Sunday, April 10, 2011

Lily Bart vs. Edna Pontellier


As I completed Edith Wharton's The House of Mirth, I drew more and more parallels between the protagonist Lily Bart and Edna Pontellier, the protagonist of The Awakening. While Edna is a married woman established in her social milieu and Lily is in a sense trying to obtain what Edna already has, these two female characters have a lot in common.
For one, it is notable that both have lost their mother at an early age, and in this way have had to fend for themselves, forcing them to become aware of their own role in their surroundings, and what they must do to keep afloat (no pun intended...although that's a pretty nasty one). More importantly, both heroines, members of the upper class, are portrayed to have their own thoughts and desires, and, perhaps because they are aware of the strict social norms that surround them, are both unsatisfied and feel constricted due to their womanhood, or womaness.
Indeed, these two characters are tied to stereotypical female roles associate with the home: mother, wife, and housekeeper. They cannot dream of being anything else.
Of course, what brings the two women even closer to each other is their death, or suicide. While it is never clear if Lily actually commits suicide, I think it hard to see it otherwise. Everything Edna has ever strived for, a husband, good social standing, and wealth, seem by the end of the novel completely unattainable for her.
By contrast, Edna feels as though she cannot abide to, nor survive the strict social norms she must follow, and drowning is for her her only means of escape.

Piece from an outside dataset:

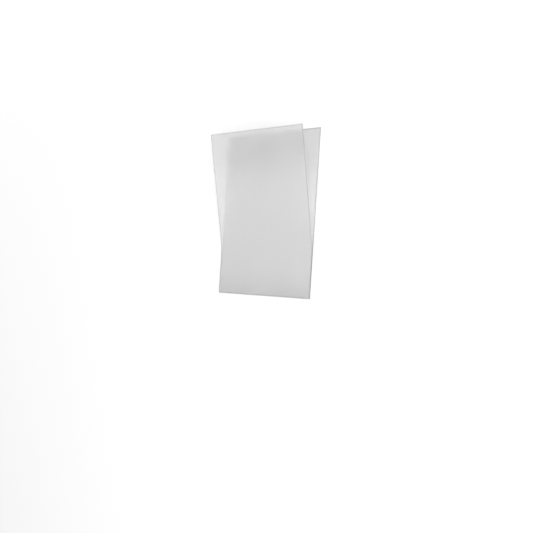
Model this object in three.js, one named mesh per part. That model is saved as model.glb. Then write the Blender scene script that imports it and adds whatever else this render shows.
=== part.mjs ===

In both cases, it seems as though death is to both characters a mode in which they can find their own feminine space, a space not affected by masculine doctrines and imposed social codes. This is a space they can inhabit, that they can defy, and in which they can define themselves. While Edna's death is much more symbolic in that she kills herself by drowning (the water stands as an important symbol of femininity) that fact that Lily dies by "overdose" also insinuates slumber: an escape in a world that is not this one. For both women, then, death is not an end to their life, but rather enables the commencement of a new one, a better one...a life in which they can reinvent themselves.